Achieving a broad refrigeration temperature region through the combination of successive caloric effects in a multiferroic Ni50Mn35In15 alloy

Abstract

Solid-state refrigeration based on the caloric effects has been conceived to be a high-efficient and environmental-friendly alternative to replace the vapor-compression refrigeration technique. The implementation of solid-state refrigeration requires that the refrigerants should possess not only remarkable caloric effect but also wide working temperature region. In this work, we demonstrate that various caloric effects can be achieved successively in a multiferroic Ni50Mn35In15 meta-magnetic shape memory alloy prepared by directional solidification, including inverse magnetocaloric effect around inverse martensitic transformation, conventional magnetocaloric effect around Curie transition and elastocaloric effect above Curie transition.
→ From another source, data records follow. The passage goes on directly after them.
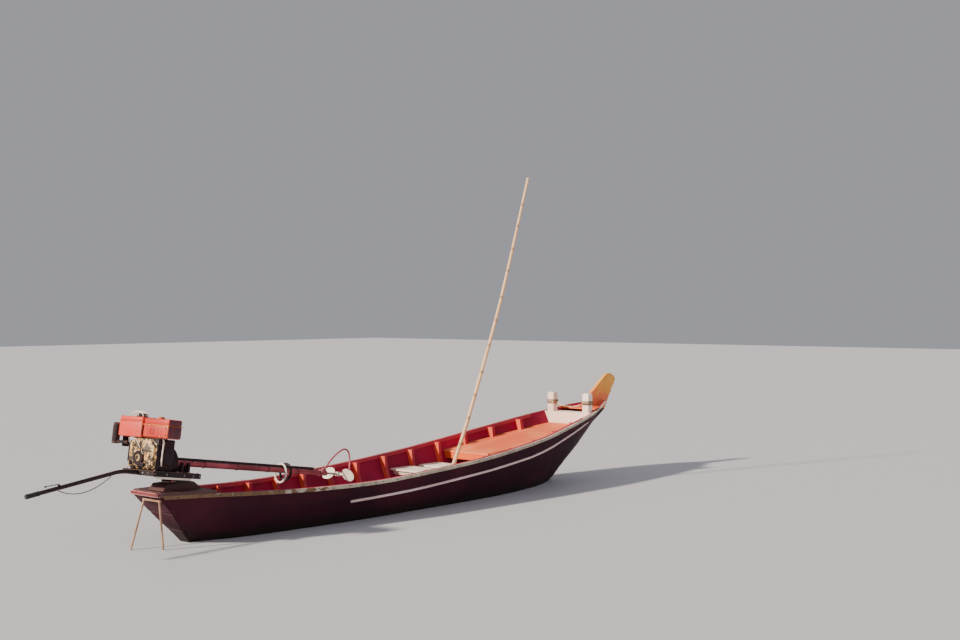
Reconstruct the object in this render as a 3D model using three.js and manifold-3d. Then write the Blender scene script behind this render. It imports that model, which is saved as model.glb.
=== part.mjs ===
// Wooden longtail boat afloat, with its engine and tail shaft turned inboard.
// Millimetres. +X is the bow, +Y is port, +Z is up. The origin is on the waterline, amidships.
import * as THREE from 'three';
import { mergeVertices } from 'three/addons/utils/BufferGeometryUtils.js';
import Module from 'manifold-3d';

const wasm = await Module();
wasm.setup();

// Fits
const GAP = 0.3;
const FAR = 3000;

// Hull: three master lines at shared stations. The fan of stations at each end is raked.
const LINE_COLUMNS = ['u', 'keelX', 'keelZ', 'chineX', 'chineY', 'chineZ', 'sheerX', 'sheerY', 'sheerZ'];
const LINES = [
  [-3850, -3355, -50, -3490, 84, 100, -3850, 200, 500],
  [-3400, -3139, -122, -3210, 156, 48, -3400, 292, 482],
  [-2900, -2900, -172, -2900, 235, 14, -2900, 372, 452],
  [-2200, -2200, -190, -2200, 325, 0, -2200, 475, 424],
  [-1400, -1400, -195, -1400, 400, 0, -1400, 600, 424],
  [-600, -600, -200, -600, 420, 0, -600, 640, 463],
  [200, 200, -200, 200, 436, 0, 200, 668, 516],
  [900, 900, -195, 900, 424, 8, 900, 662, 588],
  [1500, 1500, -172, 1500, 362, 32, 1500, 630, 662],
  [1900, 1900, -130, 1900, 280, 70, 1900, 566, 722],
  [2350, 2130, -68, 2230, 192, 125, 2350, 490, 790],
  [2800, 2215, -22, 2400, 122, 160, 2800, 384, 856],
  [3200, 2262, 8, 2505, 82, 188, 3200, 246, 922],
  [3550, 2290, 32, 2570, 54, 210, 3550, 54, 960],
];
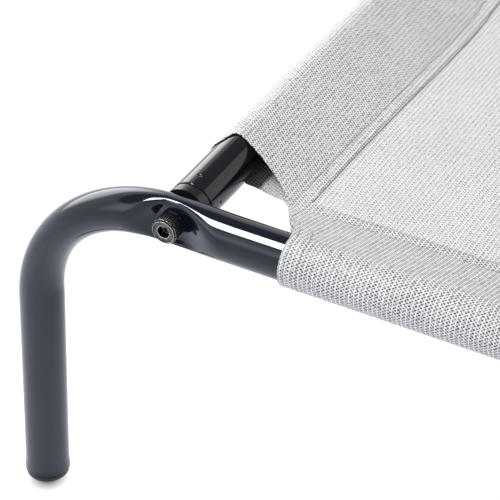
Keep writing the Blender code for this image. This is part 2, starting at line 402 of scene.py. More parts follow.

Among them, the elastocaloric effect is particular striking, where a giant adiabatic temperature variation up to –19.7 K is achieved on removing a moderate stress of 350 MPa due to the elimination of negative magnetic contribution, with the specific adiabatic temperature change of 56 K GPa–1. Furthermore, through the combination of these successive caloric effects, a broad refrigeration temperature region covering the temperature range from 270 K to 380 K can be achieved. It is demonstrated that the combination of various caloric effects could be a promising way to extend the working temperature range of solid state refrigeration.